§ **Work required**:
From the data that follows, copy every line holding the string "materials".
- - -
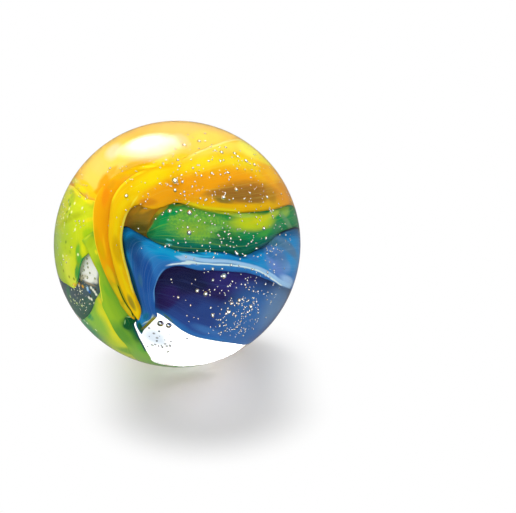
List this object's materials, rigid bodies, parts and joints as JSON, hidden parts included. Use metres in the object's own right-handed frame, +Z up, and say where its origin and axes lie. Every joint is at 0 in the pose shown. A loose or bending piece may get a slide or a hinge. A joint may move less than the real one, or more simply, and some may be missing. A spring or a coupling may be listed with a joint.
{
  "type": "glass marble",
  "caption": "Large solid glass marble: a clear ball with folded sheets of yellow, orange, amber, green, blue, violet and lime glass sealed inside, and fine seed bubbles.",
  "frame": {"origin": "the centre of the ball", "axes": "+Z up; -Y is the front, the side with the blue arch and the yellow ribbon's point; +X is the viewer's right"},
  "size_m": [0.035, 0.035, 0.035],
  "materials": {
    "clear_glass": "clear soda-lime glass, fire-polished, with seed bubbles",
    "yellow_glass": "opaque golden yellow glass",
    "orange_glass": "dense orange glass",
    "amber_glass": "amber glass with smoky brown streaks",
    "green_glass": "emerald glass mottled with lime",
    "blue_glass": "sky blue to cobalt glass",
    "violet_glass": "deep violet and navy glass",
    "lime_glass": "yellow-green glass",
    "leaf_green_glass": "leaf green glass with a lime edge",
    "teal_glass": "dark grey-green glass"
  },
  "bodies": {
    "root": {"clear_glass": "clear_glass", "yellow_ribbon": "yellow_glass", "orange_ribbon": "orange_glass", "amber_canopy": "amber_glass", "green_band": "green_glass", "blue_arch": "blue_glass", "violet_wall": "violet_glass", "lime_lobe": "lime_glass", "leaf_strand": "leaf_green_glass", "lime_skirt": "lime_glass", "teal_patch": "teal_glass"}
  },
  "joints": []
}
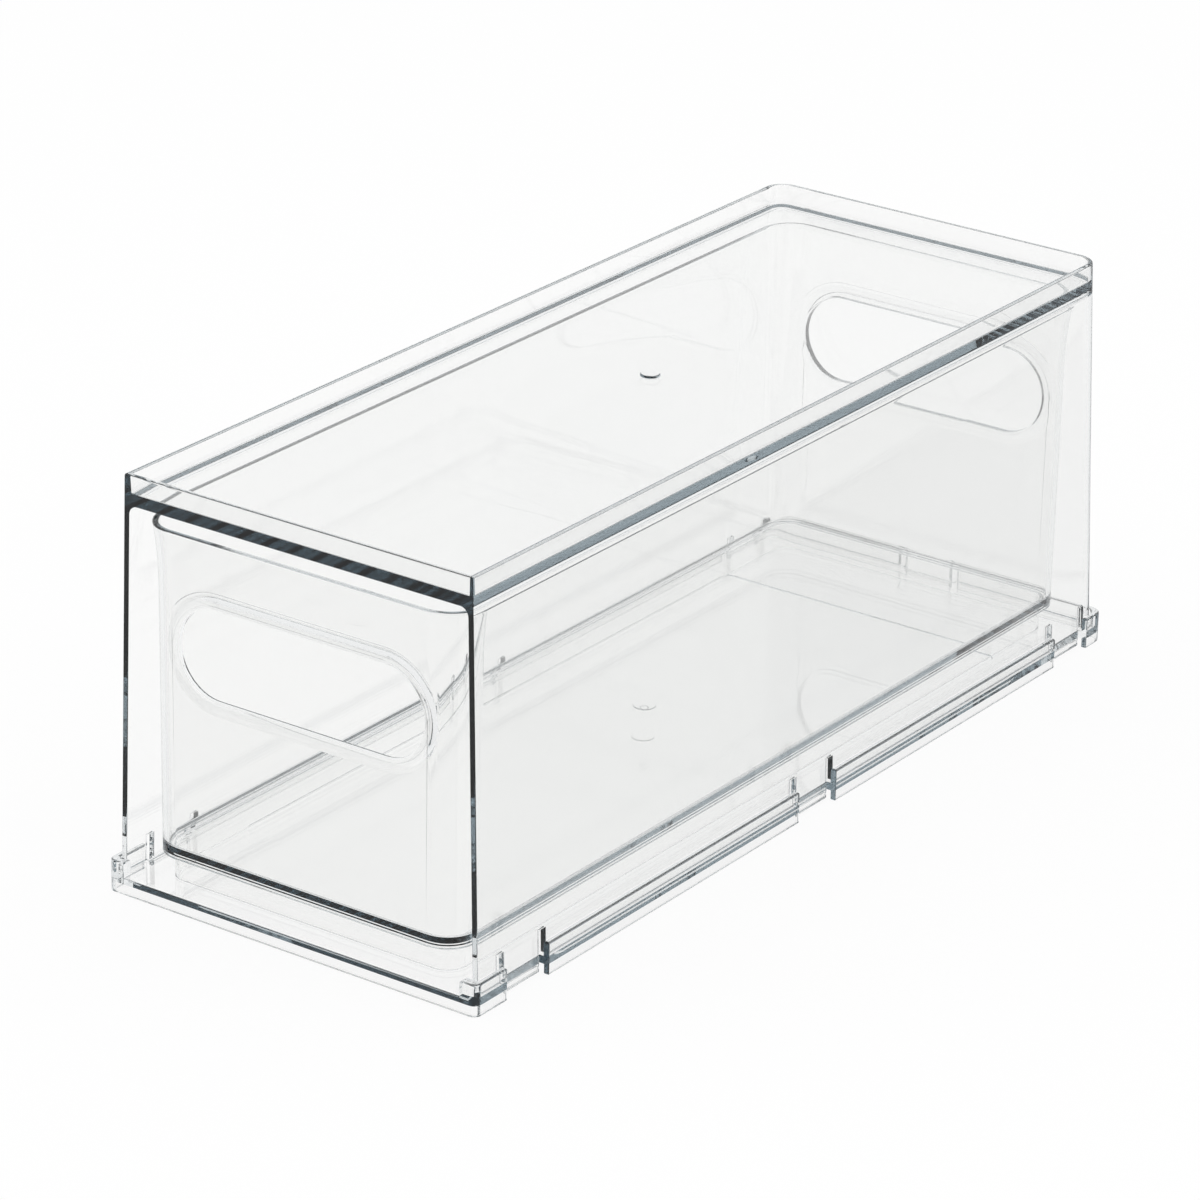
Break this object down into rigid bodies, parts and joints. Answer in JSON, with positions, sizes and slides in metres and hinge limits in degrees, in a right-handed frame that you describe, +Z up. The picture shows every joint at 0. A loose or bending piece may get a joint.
- - -
§ **Solution for this exercise**:
List this object's materials, rigid bodies, parts and joints as JSON, hidden parts included. Use metres in the object's own right-handed frame, +Z up, and say where its origin and axes lie. Every joint is at 0 in the pose shown. A loose or bending piece may get a slide or a hinge. A joint may move less than the real one, or more simply, and some may be missing. A spring or a coupling may be listed with a joint.
  "materials": {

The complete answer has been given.